Plenty of Plants to See
This patch of yard definitely reflects homeowner Brigitte Christensen’s love of gardens “with a lot going on.” Plants edging the lawn include ‘Tuscan Blue’ rosemary on the left, pink-and-white impatiens near the middle, and assorted nasturtiums and ‘Lime’ thyme—named for its lime-green leaves, not its taste. A fruiting pear tree is espaliered over the arbor, and behind it are raised beds edged with pieces of broken concrete. A white climbing ‘Iceberg’ rose grows behind the birdhouse; peach-colored ‘Medallion’ roses are in front. The darker pink rose is ‘Mme Isaac Pereire.’
Driveway in Disguise
The Christensens have a three-car garage but didn’t like looking at so much driveway. So they set out a table and chairs on the paved area with a big pot of ‘Lemon Rose’ geraniums (Pelargonium graveolens). Such scented geraniums can be used to flavor lemonade: Just boil a cup of sugar and a cup of water, turn off the heat, and add about a dozen leaves. When cool, squeeze out the leaves, add a cup of lemon juice, and refrigerate. When you want lemonade, mix about 1 tablespoon of the concentrate per cup of cold water.
Pond-Loving Plants
In a little pond stocked with goldfish and mosquito fish, the Christensens grow calla lilies (Zantedeschia aethiopica), whose leaves resemble elephants’ ears. The draping succulent is an aeonium (A. arboretum); the pink-and-white flowers are ‘Lemon Rose’ geraniums.
Flowering Edibles
Once part of a fountain, this lion’s-head pot is now home to pink-flowering strawberries. ‘Pink Panda’ (Fragaria Comarum), one of the first varieties with this color, produces little fruit, but newer types, such as ‘Berries Galore,’ have both pink blossoms and good fruit production.
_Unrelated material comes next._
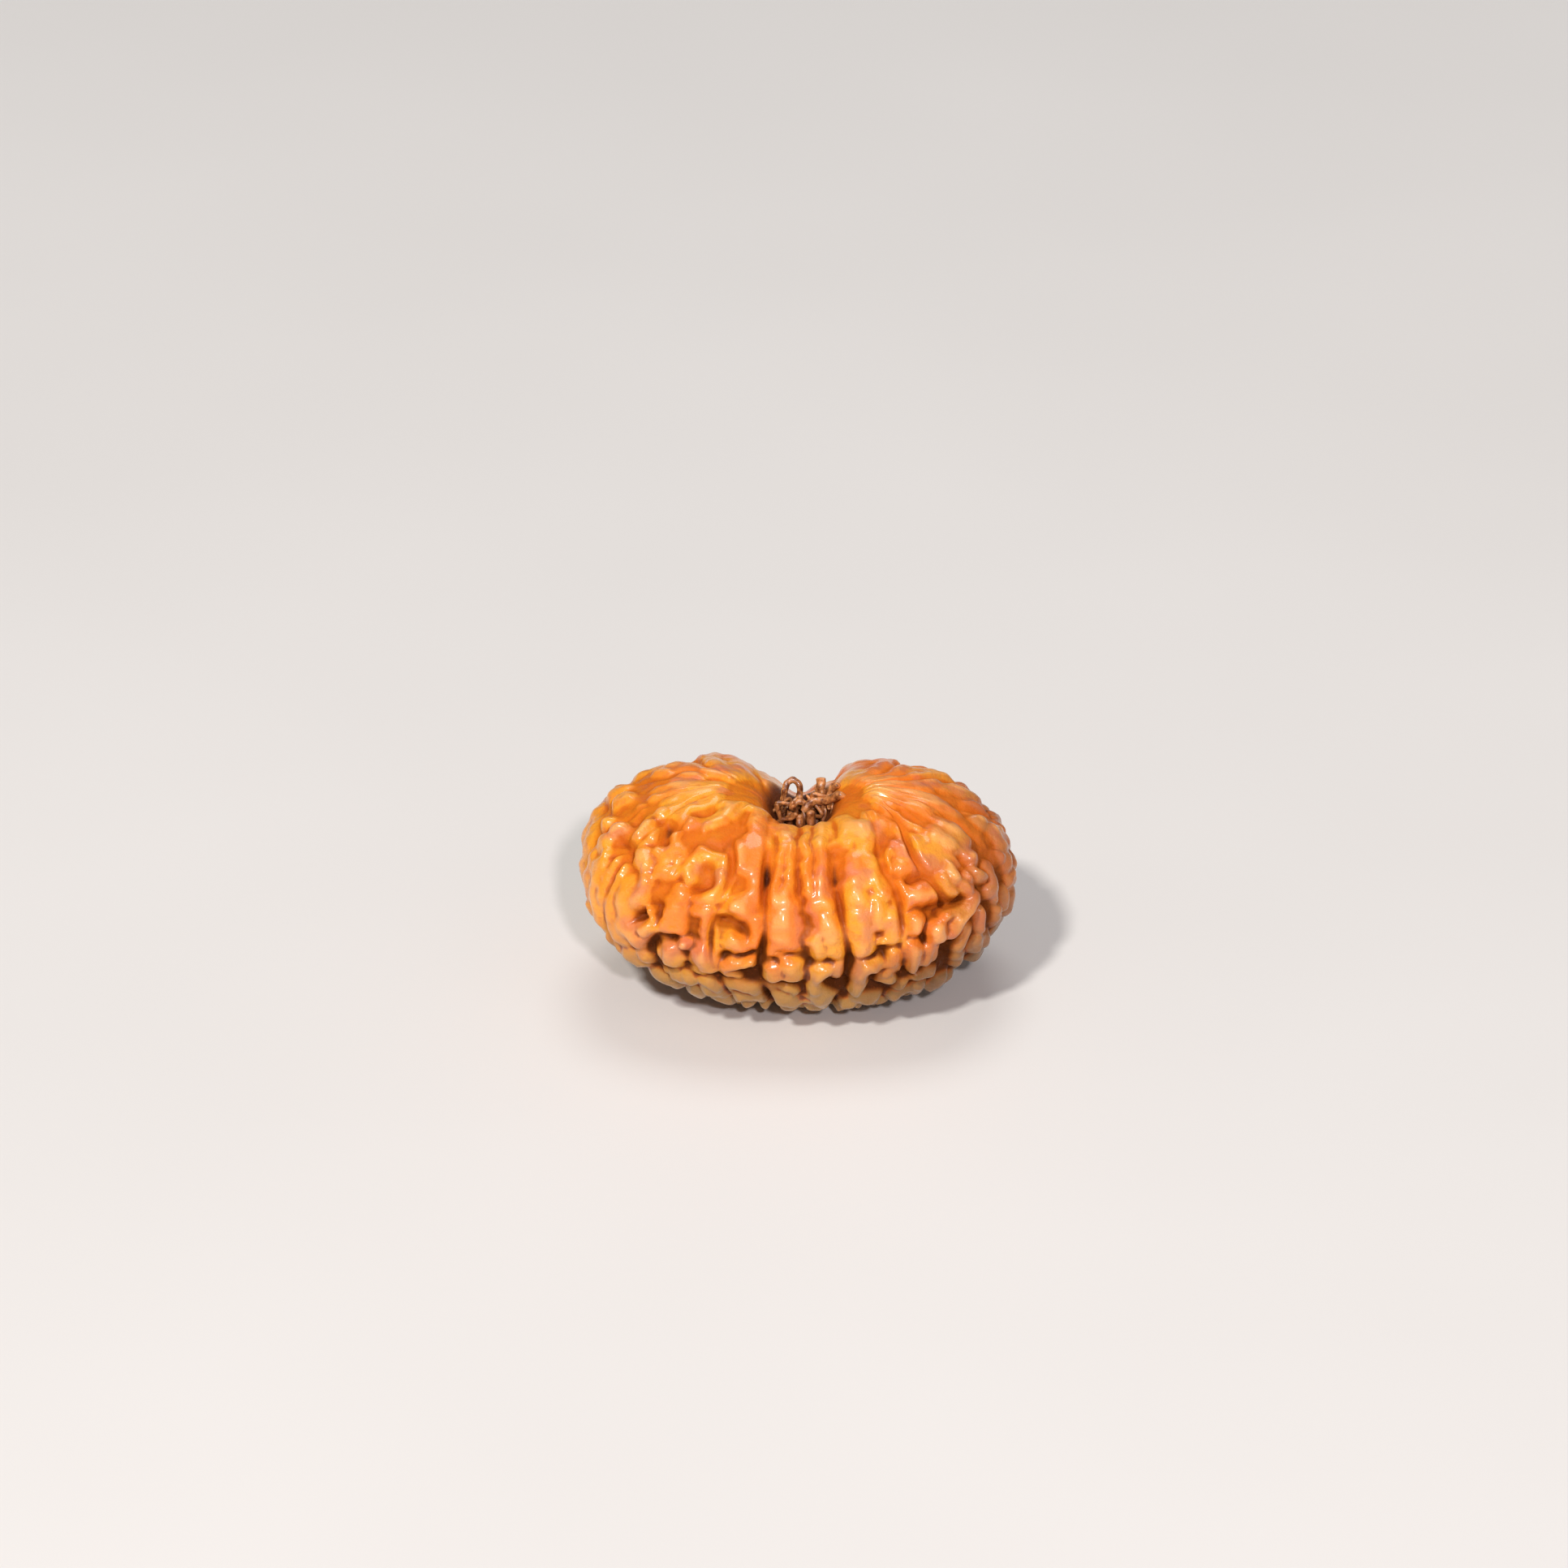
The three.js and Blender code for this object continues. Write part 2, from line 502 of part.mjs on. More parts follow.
// Ribs near the poles and knobs between them, in two columns on each face
function grownRidges() {
  const random = randomSeries(randomSeed);
  const found = [];
  const add = (west, south, east, north, half, drop) => {
    const longitude = (west + east) / 2;
    const wrapped = longitude > 180 ? longitude - 360 : longitude;
    if (!isVisibleArea(wrapped, (south + north) / 2)) found.push([west, south, east, north, half, drop]);
  };
  clefts.forEach(([west], index) => {
    const east = index + 1 < clefts.length ? clefts[index + 1][0] : clefts[0][0] + 360;
    for (const share of [0.27, 0.73]) {
      const middle = west + (east - west) * share;
      const ribHalf = 0.24 * (east - west) * widthPerDegree(middle, 60);
      add(middle, ribStart, middle, ribEnd, ribHalf, 0.1 * random());
      let latitude = knobStart + 3 * random();
      while (latitude < ribStart - 5) {
        const column = (east - west) * widthPerDegree(middle, latitude) / 2;
        const half = column * (0.44 + 0.12 * random());
        const length = 1 + 7 * random() ** 2;
        const lean = (random() - 0.5) * 3;
        const drop = 0.3 * random() ** 2;
        add(middle - lean, latitude + 3, middle + lean, latitude + 3 + length, half, drop);
        latitude += length + 4 + 5.5 * half;
      }
    }
    const lowerMiddle = west + (east - west) * (0.4 + 0.2 * random());
    const lowerHalf = 0.36 * (east - west) * widthPerDegree(lowerMiddle, -64);
    add(lowerMiddle, lowerRibStart, lowerMiddle, lowerRibEnd, lowerHalf, 0);
  });
  return found;
}

// Turns each row into points on the outer form, close enough together to follow its bend
function placed(list) {
  return list.map(([west, south, east, north, half, drop]) => {
    const count = Math.max(1, Math.ceil(Math.abs(north - south) / 6), Math.ceil(Math.abs(east - west) / 6));
    const points = [];
    for (let i = 0; i <= count; i++) {
      const share = i / count;
      points.push(outerForm(direction(west + (east - west) * share, south + (north - south) * share)));
    }
    const middle = points[0].clone().lerp(points[count], 0.5);
    const reach = 0.6 * points[0].distanceTo(points[count]);
    return { points, half, drop, middle, reach };
  });
}

function distanceToPath(p, points) {
  const segment = new THREE.Line3();
  const nearest = new THREE.Vector3();
  let least = Infinity;
  for (let i = 0; i + 1 < points.length; i++) {
    segment.set(points[i], points[i + 1]);
    const single = points[i].distanceToSquared(points[i + 1]) < 1e-8;
    const distance = single ? p.distanceTo(points[i]) : p.distanceTo(segment.closestPointToPoint(p, true, nearest));
    least = Math.min(least, distance);
  }
  return least;
}

function raise(height, p, ridges, floor) {
  let result = height;
  for (const { points, half, drop, middle, reach: pathReach } of ridges) {
    if (p.distanceTo(middle) > pathReach + half) continue;
    const reach = distanceToPath(p, points) / half;
    if (reach >= 1) continue;
    const rise = Math.min(floor - drop, steepest * half);
    result = smoothMax(result, -drop - rise + rise * (1 - reach * reach) ** crownRoundness, blend);
  }
  return result;
}

function cleftCentre(index, latitude) {
  const [middle, shift] = clefts[index % clefts.length];
  const turns = Math.floor(index / clefts.length) * 360;
  const wander = cleftWander * Math.sin(latitude / 9 + (index % clefts.length) * 2.1);
  return middle + turns + shift * smoothStep(25, 45, latitude) + wander;
}

function cleftCut(longitude, latitude) {
  const top = smoothStep(42, 58, latitude);
  const scale = widthPerDegree(longitude, latitude);
  const widest = cleftShareOfFace * scale * 360 / clefts.length;
  const halfWidth = Math.min(cleftHalfWidth + (topCleftHalfWidth - cleftHalfWidth) * top, widest);
  const depth = Math.min(cleftDepth + (topCleftDepth - cleftDepth) * top, cleftSteepness * halfWidth);
  let cut = Infinity;
  for (let index = 0; index < clefts.length; index++) {
    const turn = ((longitude - cleftCentre(index, latitude) + 540) % 360) - 180;
    const reach = Math.abs(turn) * scale / halfWidth;
    const share = clefts[index][2] * (1 + cleftUnevenness * (Math.sin(latitude / 6 + index * 1.3) - 1));
    if (reach < 1) cut = Math.min(cut, -depth * share * (1 - reach ** 1.6));
  }
  return cut;
}

// The greatest of the rounded dents or bumps at a point
function strongest(p, list) {
  const sizes = list.map(({ points, half, drop }) => drop * Math.exp(-((distanceToPath(p, points) / half) ** 2)));
  return Math.max(0, ...sizes);
}

function relief(d, p, ridges, bridges, pits, bumps) {
  const latitude = latitudeOf(d);
  const pit = Math.hypot((p.x - dipX) / pitHalfLength, p.y / pitHalfDepth);
  const outside = d.z > 0 ? smoothStep(0.55, 1.15, pit) : 1;
  const floor = lowFloorDepth + (topFloorDepth - lowFloorDepth) * smoothStep(0, 58, latitude);
  let height = raise(-floor, p, ridges, floor);
  height = Math.min(height, cleftCut(longitudeOf(d), latitude));
  height = raise(height, p, bridges, floor);
  const dent = strongest(p, pits);
  height -= Math.min(Math.max(dent + height, 0), dent);
  return (height + strongest(p, bumps)) * outside;
}

// Directions from the stone's middle in rows and columns, the columns following the clefts, and the
// triangles between them
function directionGrid() {
  const columns = clefts.length * columnShares.length;
  const directions = [new THREE.Vector3(0, 0, -1)];
  const triangles = [];
  for (let row = 1; row < rows; row++) {
    const latitude = -90 + 180 * row / rows;
    for (let index = 0; index < clefts.length; index++) {
      const west = cleftCentre(index, latitude);
      const east = cleftCentre(index + 1, latitude);
      for (const share of columnShares) directions.push(direction(west + (east - west) * share, latitude));
    }
  }
  directions.push(new THREE.Vector3(0, 0, 1));
  const top = directions.length - 1;
  const at = (row, column) => 1 + (row - 1) * columns + column % columns;
  for (let column = 0; column < columns; column++) {
    triangles.push(0, at(1, column + 1), at(1, column));
    for (let row = 1; row < rows - 1; row++) {
      triangles.push(at(row, column), at(row, column + 1), at(row + 1, column + 1));
      triangles.push(at(row, column), at(row + 1, column + 1), at(row + 1, column));
    }
    triangles.push(top, at(rows - 1, column), at(rows - 1, column + 1));
  }
  return { directions, triangles };
}

function stoneGeometry() {
  const { directions, triangles } = directionGrid();
  const bridges = placed(bridgingRidges);
  const pits = placed(visiblePits);
  const bumps = placed(visibleBumps);
  const ridges = placed([
    ...centreFaceRidges,
    ...rightInnerRidges,
    ...rightOuterRidges,
    ...leftInnerRidges,
    ...leftOuterRidges,
    ...grownRidges(),
  ]);
  const positions = directions.flatMap((d) => {
    const p = outerForm(d);
    const height = relief(d, p, ridges, bridges, pits, bumps);
    p.addScaledVector(outwards(d), height);
    return [p.x, p.y, Math.max(p.z, lowest)];
  });
  const geometry = new THREE.BufferGeometry();
  geometry.setAttribute('position', new THREE.Float32BufferAttribute(positions, 3));
  geometry.setIndex(triangles);
  return geometry;
}

function fibreGeometry({ half, points }) {
  const section = new THREE.Shape();
  for (let side = 0; side < fibreSides; side++) {
    const angle = side * 2 * Math.PI / fibreSides;
    const x = half * Math.cos(angle);
    const y = half * Math.sin(angle);
    if (side === 0) section.moveTo(x, y);
    else section.lineTo(x, y);
  }
  section.closePath();
  const path = new THREE.CatmullRomCurve3(points.map((point) => new THREE.Vector3(...point)));
  return new THREE.ExtrudeGeometry(section, { steps: fibreSteps, bevelEnabled: false, extrudePath: path });
}

function toSolid(wasm, geometry) {
  const bare = geometry.clone();
  bare.deleteAttribute('normal');
  bare.deleteAttribute('uv');
  const merged = mergeVertices(bare, 1e-4);
  return new wasm.Manifold(new wasm.Mesh({
    numProp: 3,
    vertProperties: new Float32Array(merged.attributes.position.array),
    triVerts: new Uint32Array(merged.index.array),
  }));
}

function toGeometry(solid) {
  const mesh = solid.getMesh();
  const geometry = new THREE.BufferGeometry();
  geometry.setAttribute('position', new THREE.BufferAttribute(new Float32Array(mesh.vertProperties), 3));
  geometry.setIndex(new THREE.BufferAttribute(new Uint32Array(mesh.triVerts), 1));
  return geometry;
}

function beadMesh(wasm) {
  let solid = toSolid(wasm, stoneGeometry());
  for (const fibre of fibres) solid = solid.add(toSolid(wasm, fibreGeometry(fibre)));
  const geometry = toGeometry(solid);
  geometry.computeBoundingBox();
  const middle = geometry.boundingBox.getCenter(new THREE.Vector3());
  geometry.translate(-middle.x, -middle.y, -lowest);
  geometry.computeVertexNormals();
  const material = new THREE.MeshStandardMaterial({ color: 0xc9762f, roughness: 0.42, metalness: 0 });
  const mesh = new THREE.Mesh(geometry, material);
  mesh.name = 'bead';
  return mesh;
}

const wasm = await Module();
wasm.setup();

const rudraksha = new THREE.Group();
rudraksha.add(beadMesh(wasm));

export default rudraksha;
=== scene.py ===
"""A rudraksha stone with seventeen faces on a pale studio floor.

The stone's surface is worked out again here from the same form, clefts, ridges and knobs as its solid, on
a much finer grid, and takes the place of that solid. The fibres in the pit are a piece of their own.
Places on the stone are a longitude and a latitude in degrees: longitude 0 is the middle of the front (-Y),
it grows towards +X, and latitude 90 is the top. Lengths are in millimetres until a mesh is made, and in
metres for the floor and the lights.
"""
import math

import bpy
import numpy as np
from mathutils import Matrix, Vector, noise


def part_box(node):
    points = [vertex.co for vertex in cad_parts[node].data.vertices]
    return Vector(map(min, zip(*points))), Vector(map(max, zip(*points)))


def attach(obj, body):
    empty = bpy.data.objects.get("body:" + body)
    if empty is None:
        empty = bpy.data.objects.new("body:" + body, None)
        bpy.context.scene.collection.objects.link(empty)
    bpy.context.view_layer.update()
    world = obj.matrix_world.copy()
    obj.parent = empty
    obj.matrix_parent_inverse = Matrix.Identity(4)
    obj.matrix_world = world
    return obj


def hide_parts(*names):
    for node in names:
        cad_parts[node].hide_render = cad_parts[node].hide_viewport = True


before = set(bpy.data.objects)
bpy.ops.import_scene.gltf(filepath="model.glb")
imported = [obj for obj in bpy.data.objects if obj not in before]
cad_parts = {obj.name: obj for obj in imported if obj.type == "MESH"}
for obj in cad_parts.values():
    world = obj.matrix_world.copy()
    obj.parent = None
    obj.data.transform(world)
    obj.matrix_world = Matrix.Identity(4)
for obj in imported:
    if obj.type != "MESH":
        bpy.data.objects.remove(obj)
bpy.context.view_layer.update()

# Driving dimensions of the outer form
HALF_LENGTH = 16.2
HALF_DEPTH = 11.9
HALF_HEIGHT = 8.25
SIDE_ROUNDNESS = 2.42
TOP_ROUNDNESS = 2.23
END_LIFT = 1.1
SIDE_TILT = 0.022

# The front and back faces widen towards the top, from the latitude with the first cosine, over this much of
# the cosine, at most this many times as far, and by this much
SPREAD_START = 0.8
SPREAD_RANGE = 0.5
SPREAD_LIMIT = 1.3
SPREAD_GAIN = 1.85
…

Boysenberry vines and nasturtiums grow in front of the pot, and bushy ‘Maverick Star’ geraniums grow in the background.
Bargain Find, Plus Patina
An eBay find, this cast-concrete wall fountain has developed a nice rusty and mossy patina over the years.
Defunct Light Turned Ornamentation
Now more form than function, this onetime solar light (it no longer works) still hangs as decoration from a metal trellis covered with the fragrant antique rose ‘Reve d’Or.’
Face with Floral Personality
Ornaments around the gardens include a wall-hung figural planter.
Graceful Planter
A living headdress of donkey’s-tail sedum (S. morganianum), a succulent, drapes gracefully from the top of this wall-hung figural planter.
Modern Rose with an Antique Look
The ‘Eden’ climbing roses that grow on the pergola have the lush, fully double look typical of many antique roses. But, in fact, it’s a modern variety with enhanced disease resistance, developed in France and introduced in 1987; it’s also known as ‘Pierre de Ronsard.’
The Garden Plan
The Christensens made the most of their wedge-shaped quarter-acre lot with pocket gardens and seating areas placed throughout. The steep slope in back puts the whole hillside landscape on display when viewed from the flat lawn below.